In her eyes, there is no “substantive difference” between normal, pre-Trump Republican rhetoric and “overt Nazi sloganeering.” Further, what Republicans want, she claims, is to keep women and minorities down, and to perpetuate systemic poverty. That is the goal, she believes, of half the country. That is their vision of success in politics.

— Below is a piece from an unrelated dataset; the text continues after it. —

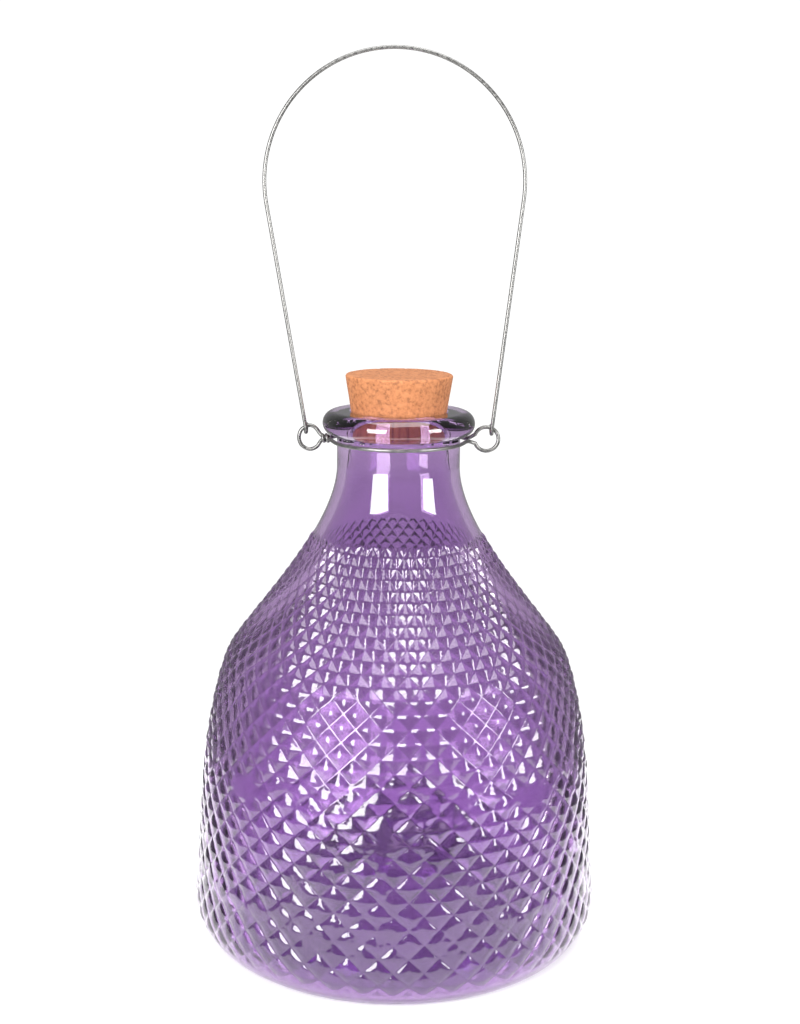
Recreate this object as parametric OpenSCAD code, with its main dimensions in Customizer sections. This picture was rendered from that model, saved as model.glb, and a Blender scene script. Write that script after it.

Unfortunately, the article would descend further into the mud. After pulling a Gore Vidal — all but calling Republicans crypto-Nazis — she doubled down, rebuking the conservatives who criticized Trump’s comments on Charlottesville. “It is easy to denounce Nazis. Republican lawmakers, if you truly repudiate this march and this violence, then repudiate . . . ,” she wrote, before launching into a list of 18 things that Republicans must disavow — including opposition to abortion, environmental regulations, gun control, reparations for African Americans, Obamacare, and transgender rights — in order to “truly” oppose Nazism.

This is kind of a gloomy theme, isn't it? Let's end with an item that is at least a tiny move toward something a little sunnier (nice eclipse-day imagery, don't you think?). Missouris State Senator Maria Chapelle-Nadal issues an actual  apology for calling for Squirrel-Hair to be assassinated.